The answer lies in the core values and principles of the Web3 community. For one, startups with a Web3 mindset are more open to the idea of decentralization. They are driven by a desire to pave the way towards a Web3 that is both impactful and equitable, all while staying true to the principles of decentralization.

This concept of decentralization, which is powered by blockchain technology, tends to be a source of fear for established companies that are deeply rooted in centralized models. They may find themselves losing their central point of power to a community that could operate as a Decentralized Autonomous Organization (DAO). DAOs have the potential to revolutionize community and corporate governance, while NFT technology offers a range of decentralized ownership possibilities, including revenue sharing.

This doesn’t scare off the Web3-minded CTO, COO, or CEO of a Web2.5 startup. At least one of them will prioritize decentralization and ensure that it remains at the forefront of their agenda, driven by their personal values and the peer pressure of the Web3 community. Web2.5 startups might have less funds than established brands but they’re more agile and not bound to what already exists. They can think and act more freely–outside the classic payment, ownership, and centralized box–while simultaneously building on the proven technologies and platform economies of Web2.

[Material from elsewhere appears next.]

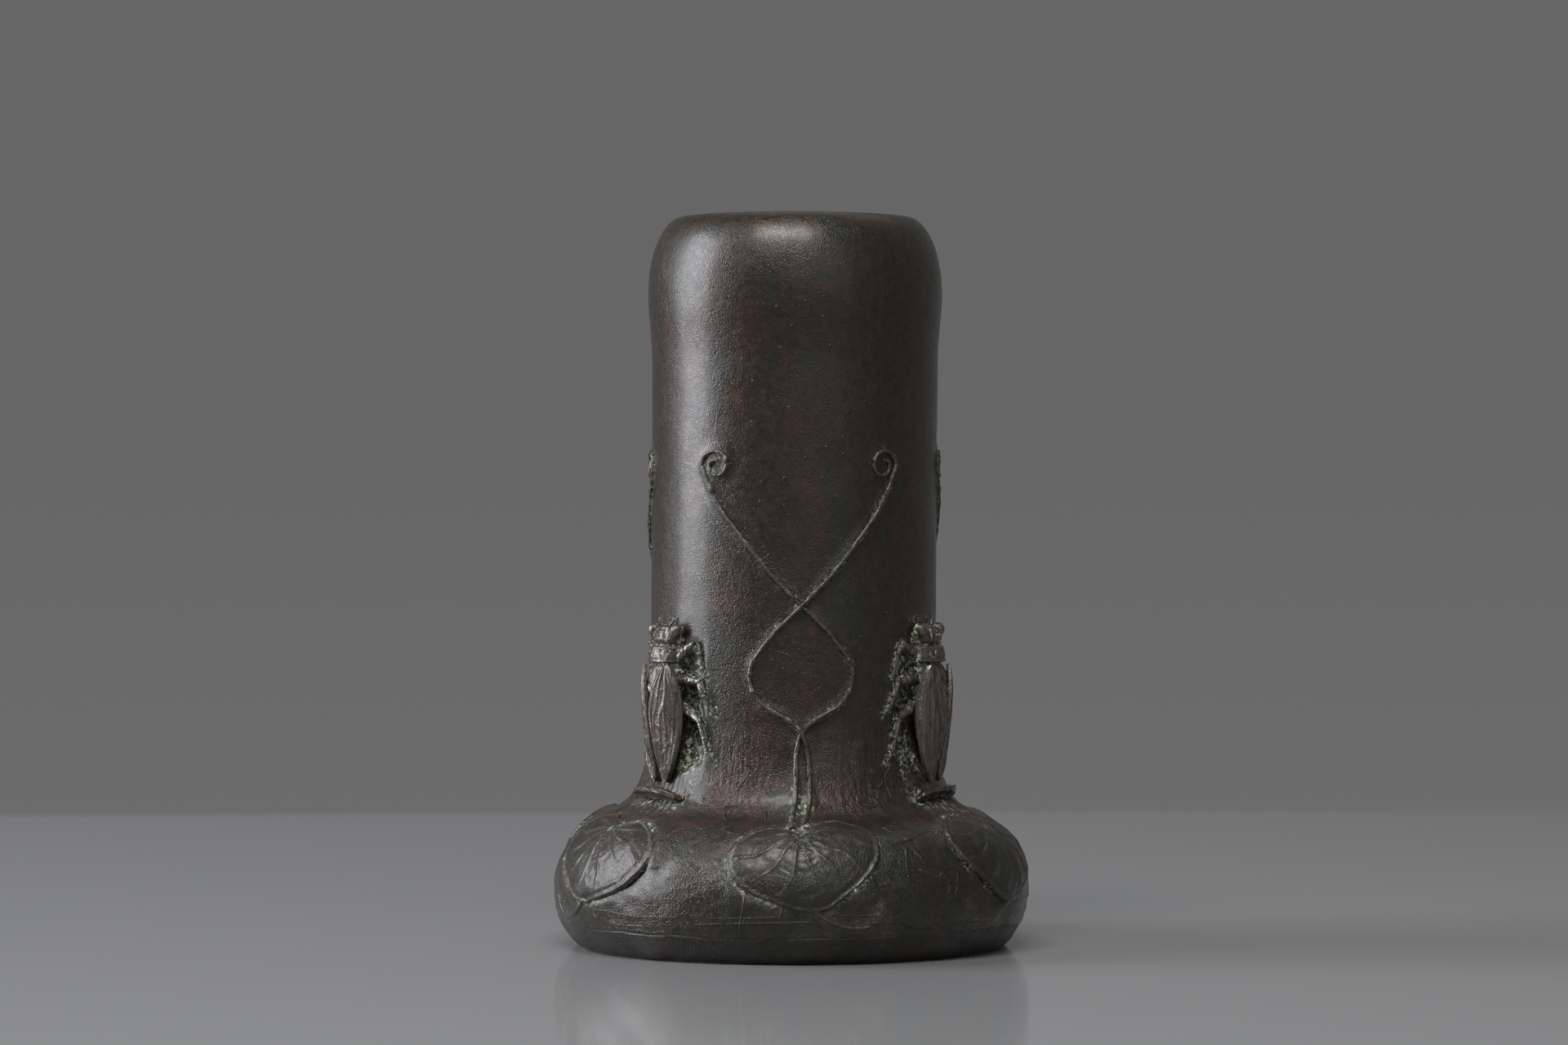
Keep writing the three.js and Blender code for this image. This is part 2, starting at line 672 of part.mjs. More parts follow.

It’s intriguing to consider how fast the Web3 element in Web2.5 will play out and grow as more brands embrace the values of community and adopt a decentralized ownership model. As the Web3 revolution continues to gain momentum, traditional brands must eventually respond and adapt to these new models of ownership and governance.

Why bother with the intermediate step of Web2.5?

So here we are, in-between, relying on centralized companies and platforms while also valuing ownership and decentralization. In our journey towards Web3, it’s only natural to ask: why Web2.5? What’s stopping brands from taking the leap into Web3 all at once? Well, the path to Web3 is still nascent, with major hurdles to overcome. 

Apart from the principles of decentralization, which we’ve already discussed, there’s also the matter of technology. Blockchain, the backbone of Web3, is still in its infancy and lacks the flashy user interfaces and speed that we’ve come to expect from the current Web. This stands in the way of fully decentralized applications (DApps), though the technology is evolving at powerful speeds with so-called Layer 2 solutions that bring much more computational power. This technology, however, is still primarily embraced by pioneering engineers and specialized developers. For Web3 to truly take off, it must become universally accessible to developers of all kinds.

Another challenge for mass adoption is the lack of regulation, particularly around digital assets like NFTs. While they offer a solution to issues of ownership, their legal status is still up in the air. On the flip-side, there’s also the strict regulation. If a company wants to experiment with blockchain, NFTs, smart contracts, DAOs, and the metaverse for their brand, they must consider local, federal, and international laws. This includes issues such as intellectual property, jurisdiction, contracts, taxes, and profits. As many Web3 ventures know, all individuals within their startup can be held legally accountable for engaging in wrongful conduct with blockchain technologies. It’s not the free space that it used to be.

And let’s not forget data collection. Content creation is currently propped up by advertisers and tech giants collecting our data. It’ll take a major shift in mindset for us as a society to take ownership of our data and pay for our own development. Until we can trust ourselves with our data, we’ll remain vulnerable to fraud and loss.

Finally, there’s the community sitting at the core of Web3. Blockchain technology is community-driven by nature and has the potential to uproot age-old relationships, to serve as a tool for cultivating the kind of meaningful human connections brands yearn for. 

The key here is to distinguish between audience and community. Established brands that have invited customers to the metaverse often find that the expected “community feel” is not there. If this metaverse is the first space where the audience interacts, it needs a stimulated discussion or set of interactive events where people are invited to connect, work, play, or learn together. Otherwise, not a lot will happen. 

Web3 startups have the community element built in. They demonstrate leadership on a specific topic and literally reward their community for their contribution and belief in the project. With strong Web3 projects, there’s often a strong community that supports the project through thick and thin.

In short, the transition to Web3 is a complex and challenging one. Brands that want to make the leap must overcome obstacles such as low participation and regulation, and align the goals of Web3 with economic interests. But a Web2.5 approach makes it easier for brands to overcome these hurdles and the rewards can be transformational, as we will explore in the next articles of this Web2.5 series.